+++ PROVIDED INFORMATION

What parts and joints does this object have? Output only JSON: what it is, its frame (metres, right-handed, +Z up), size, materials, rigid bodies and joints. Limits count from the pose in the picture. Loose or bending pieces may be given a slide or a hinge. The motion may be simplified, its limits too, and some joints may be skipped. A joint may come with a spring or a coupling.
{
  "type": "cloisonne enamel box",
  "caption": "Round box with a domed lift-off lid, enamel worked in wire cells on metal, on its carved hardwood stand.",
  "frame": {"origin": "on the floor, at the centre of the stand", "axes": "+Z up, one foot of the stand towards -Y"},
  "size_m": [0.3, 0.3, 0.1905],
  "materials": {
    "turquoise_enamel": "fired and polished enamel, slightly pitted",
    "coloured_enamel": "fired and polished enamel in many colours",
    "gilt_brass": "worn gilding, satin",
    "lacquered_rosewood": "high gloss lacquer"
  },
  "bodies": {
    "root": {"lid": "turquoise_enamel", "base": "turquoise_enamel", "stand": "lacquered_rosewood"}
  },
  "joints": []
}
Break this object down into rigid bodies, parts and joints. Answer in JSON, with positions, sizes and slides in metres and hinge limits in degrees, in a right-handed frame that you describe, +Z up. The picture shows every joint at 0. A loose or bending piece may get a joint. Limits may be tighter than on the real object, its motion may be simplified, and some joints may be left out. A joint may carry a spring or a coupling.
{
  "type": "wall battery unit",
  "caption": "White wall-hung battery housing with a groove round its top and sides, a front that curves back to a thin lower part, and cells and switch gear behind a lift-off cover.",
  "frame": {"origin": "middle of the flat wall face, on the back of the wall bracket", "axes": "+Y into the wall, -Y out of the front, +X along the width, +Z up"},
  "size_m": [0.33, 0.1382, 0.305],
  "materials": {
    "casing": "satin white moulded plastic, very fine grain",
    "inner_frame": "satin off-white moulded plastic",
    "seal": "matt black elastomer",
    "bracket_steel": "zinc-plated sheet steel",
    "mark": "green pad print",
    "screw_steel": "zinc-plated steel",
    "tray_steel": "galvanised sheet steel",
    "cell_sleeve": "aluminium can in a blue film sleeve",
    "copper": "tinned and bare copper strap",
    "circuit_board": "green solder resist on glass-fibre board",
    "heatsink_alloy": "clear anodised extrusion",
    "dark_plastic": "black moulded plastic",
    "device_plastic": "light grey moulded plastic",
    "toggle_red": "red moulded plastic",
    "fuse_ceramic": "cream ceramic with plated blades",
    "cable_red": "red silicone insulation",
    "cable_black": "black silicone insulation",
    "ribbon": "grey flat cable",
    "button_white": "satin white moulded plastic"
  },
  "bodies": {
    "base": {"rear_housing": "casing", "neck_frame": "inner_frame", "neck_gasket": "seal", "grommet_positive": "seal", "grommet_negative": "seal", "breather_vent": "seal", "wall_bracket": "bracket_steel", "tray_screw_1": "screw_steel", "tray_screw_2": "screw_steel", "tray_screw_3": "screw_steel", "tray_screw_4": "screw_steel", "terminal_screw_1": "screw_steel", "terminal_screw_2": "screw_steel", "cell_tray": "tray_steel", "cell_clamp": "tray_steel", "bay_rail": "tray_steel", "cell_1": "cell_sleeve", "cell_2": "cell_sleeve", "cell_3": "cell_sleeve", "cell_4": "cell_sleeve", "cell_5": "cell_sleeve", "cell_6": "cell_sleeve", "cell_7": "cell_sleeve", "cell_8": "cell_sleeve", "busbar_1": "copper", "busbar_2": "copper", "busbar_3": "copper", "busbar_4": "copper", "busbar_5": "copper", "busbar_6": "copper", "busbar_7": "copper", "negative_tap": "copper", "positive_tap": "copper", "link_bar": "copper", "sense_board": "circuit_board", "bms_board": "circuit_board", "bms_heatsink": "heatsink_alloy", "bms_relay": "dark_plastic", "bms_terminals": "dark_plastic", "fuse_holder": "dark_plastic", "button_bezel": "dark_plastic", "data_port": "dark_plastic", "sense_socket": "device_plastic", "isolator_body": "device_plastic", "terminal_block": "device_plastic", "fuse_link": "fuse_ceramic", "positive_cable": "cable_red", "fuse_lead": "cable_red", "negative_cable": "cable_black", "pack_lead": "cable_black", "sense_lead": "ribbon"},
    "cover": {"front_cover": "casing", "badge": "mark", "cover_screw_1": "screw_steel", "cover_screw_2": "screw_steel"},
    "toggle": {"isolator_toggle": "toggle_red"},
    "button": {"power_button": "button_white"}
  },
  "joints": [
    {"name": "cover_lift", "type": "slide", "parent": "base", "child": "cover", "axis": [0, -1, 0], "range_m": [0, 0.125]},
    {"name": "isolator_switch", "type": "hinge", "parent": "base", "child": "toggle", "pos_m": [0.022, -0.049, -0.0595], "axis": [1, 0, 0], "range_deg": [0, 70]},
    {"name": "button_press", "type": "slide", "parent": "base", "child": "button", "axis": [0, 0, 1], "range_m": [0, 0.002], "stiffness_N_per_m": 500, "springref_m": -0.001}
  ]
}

++++++
+++ PROVIDED INFORMATION

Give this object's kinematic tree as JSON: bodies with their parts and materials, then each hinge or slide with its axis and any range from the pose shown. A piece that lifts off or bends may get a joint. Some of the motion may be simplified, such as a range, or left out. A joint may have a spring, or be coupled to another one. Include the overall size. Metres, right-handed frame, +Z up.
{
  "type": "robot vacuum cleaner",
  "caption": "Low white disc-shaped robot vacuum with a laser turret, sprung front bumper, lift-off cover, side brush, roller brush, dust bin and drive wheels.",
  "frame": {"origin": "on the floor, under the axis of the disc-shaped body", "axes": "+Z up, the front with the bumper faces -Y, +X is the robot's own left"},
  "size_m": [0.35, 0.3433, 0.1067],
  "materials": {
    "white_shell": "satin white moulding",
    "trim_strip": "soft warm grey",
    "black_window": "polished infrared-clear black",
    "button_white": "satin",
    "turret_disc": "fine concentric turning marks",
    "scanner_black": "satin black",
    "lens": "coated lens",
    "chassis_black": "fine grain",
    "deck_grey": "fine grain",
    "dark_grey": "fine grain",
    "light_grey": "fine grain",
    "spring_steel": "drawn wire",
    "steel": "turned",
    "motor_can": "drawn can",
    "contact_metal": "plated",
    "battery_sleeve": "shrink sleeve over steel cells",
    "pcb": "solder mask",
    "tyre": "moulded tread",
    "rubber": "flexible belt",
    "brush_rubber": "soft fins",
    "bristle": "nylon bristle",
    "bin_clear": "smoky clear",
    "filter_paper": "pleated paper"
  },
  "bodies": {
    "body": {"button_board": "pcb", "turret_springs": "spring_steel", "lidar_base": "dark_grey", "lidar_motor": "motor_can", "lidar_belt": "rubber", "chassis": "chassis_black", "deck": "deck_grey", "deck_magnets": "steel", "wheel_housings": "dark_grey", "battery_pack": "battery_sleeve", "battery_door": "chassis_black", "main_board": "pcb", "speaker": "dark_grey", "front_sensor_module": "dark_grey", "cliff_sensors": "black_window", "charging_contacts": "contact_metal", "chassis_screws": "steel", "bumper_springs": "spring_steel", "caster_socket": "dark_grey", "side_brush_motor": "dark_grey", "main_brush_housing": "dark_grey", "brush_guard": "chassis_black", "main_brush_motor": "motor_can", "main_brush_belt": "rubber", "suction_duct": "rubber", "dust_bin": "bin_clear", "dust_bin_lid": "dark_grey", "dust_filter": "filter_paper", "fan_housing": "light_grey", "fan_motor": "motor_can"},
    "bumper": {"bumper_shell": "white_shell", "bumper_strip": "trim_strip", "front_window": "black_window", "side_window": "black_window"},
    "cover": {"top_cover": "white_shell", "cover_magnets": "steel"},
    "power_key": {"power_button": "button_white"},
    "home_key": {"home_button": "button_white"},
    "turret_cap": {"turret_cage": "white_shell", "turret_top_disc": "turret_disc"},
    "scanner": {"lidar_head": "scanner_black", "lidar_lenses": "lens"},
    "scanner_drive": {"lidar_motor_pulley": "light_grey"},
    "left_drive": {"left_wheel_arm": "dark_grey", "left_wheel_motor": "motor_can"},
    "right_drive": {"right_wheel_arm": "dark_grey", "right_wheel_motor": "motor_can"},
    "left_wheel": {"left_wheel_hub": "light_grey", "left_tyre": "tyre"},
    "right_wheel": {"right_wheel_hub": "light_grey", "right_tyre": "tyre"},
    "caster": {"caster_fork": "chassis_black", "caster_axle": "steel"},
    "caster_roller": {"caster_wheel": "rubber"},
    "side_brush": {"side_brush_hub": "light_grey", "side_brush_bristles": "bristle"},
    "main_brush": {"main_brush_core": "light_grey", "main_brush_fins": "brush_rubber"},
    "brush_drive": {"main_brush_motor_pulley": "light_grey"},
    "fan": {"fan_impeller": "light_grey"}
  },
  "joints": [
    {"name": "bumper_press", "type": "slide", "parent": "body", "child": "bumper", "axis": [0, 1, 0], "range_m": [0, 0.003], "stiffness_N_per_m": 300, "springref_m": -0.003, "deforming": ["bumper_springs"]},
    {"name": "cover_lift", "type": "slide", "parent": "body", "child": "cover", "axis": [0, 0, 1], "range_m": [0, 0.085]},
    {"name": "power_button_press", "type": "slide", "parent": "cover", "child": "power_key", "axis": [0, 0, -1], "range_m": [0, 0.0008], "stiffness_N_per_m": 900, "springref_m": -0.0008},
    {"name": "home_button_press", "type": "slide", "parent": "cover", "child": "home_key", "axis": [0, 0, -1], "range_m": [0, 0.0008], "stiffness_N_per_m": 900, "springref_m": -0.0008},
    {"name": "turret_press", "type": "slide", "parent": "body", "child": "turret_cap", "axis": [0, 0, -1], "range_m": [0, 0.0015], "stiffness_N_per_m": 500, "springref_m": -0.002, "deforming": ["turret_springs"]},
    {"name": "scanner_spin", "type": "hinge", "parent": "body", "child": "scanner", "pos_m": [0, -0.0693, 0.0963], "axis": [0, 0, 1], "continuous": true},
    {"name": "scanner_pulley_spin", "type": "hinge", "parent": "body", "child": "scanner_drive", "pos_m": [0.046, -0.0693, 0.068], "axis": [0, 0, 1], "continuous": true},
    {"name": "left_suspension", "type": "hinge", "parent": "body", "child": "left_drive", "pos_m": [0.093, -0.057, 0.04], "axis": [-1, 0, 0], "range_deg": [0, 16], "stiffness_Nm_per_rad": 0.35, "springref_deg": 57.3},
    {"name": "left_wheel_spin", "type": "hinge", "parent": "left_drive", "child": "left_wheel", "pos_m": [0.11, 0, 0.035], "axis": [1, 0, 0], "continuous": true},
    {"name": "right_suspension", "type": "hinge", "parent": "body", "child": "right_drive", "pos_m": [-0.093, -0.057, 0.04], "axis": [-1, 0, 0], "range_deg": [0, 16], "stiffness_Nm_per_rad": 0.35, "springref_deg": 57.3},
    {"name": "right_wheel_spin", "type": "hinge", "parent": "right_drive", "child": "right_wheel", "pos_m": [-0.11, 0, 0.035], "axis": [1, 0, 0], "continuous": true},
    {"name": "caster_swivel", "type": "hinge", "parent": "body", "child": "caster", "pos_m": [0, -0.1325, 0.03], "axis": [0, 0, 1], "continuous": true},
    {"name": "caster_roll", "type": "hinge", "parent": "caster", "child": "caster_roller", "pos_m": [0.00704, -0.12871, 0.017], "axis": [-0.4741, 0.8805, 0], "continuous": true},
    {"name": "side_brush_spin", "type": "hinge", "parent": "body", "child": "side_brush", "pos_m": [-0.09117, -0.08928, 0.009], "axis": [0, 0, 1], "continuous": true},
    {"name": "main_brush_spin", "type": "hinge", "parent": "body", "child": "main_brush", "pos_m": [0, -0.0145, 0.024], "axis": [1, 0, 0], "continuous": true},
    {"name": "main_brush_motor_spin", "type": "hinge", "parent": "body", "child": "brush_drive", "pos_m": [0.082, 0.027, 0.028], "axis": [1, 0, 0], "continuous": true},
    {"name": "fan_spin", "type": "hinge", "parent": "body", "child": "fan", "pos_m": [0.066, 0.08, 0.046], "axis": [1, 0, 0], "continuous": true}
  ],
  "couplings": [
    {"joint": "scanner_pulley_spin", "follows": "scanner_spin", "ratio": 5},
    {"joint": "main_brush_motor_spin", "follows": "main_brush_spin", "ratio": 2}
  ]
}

++++++

■ **TASK OBJECTIVE**
Pull out every line of the entries that includes the word "have".

■ **SOLUTION TO THE PROBLEM**
What parts and joints does this object have? Output only JSON: what it is, its frame (metres, right-handed, +Z up), size, materials, rigid bodies and joints. Limits count from the pose in the picture. Loose or bending pieces may be given a slide or a hinge. The motion may be simplified, its limits too, and some joints may be skipped. A joint may come with a spring or a coupling.
Give this object's kinematic tree as JSON: bodies with their parts and materials, then each hinge or slide with its axis and any range from the pose shown. A piece that lifts off or bends may get a joint. Some of the motion may be simplified, such as a range, or left out. A joint may have a spring, or be coupled to another one. Include the overall size. Metres, right-handed frame, +Z up.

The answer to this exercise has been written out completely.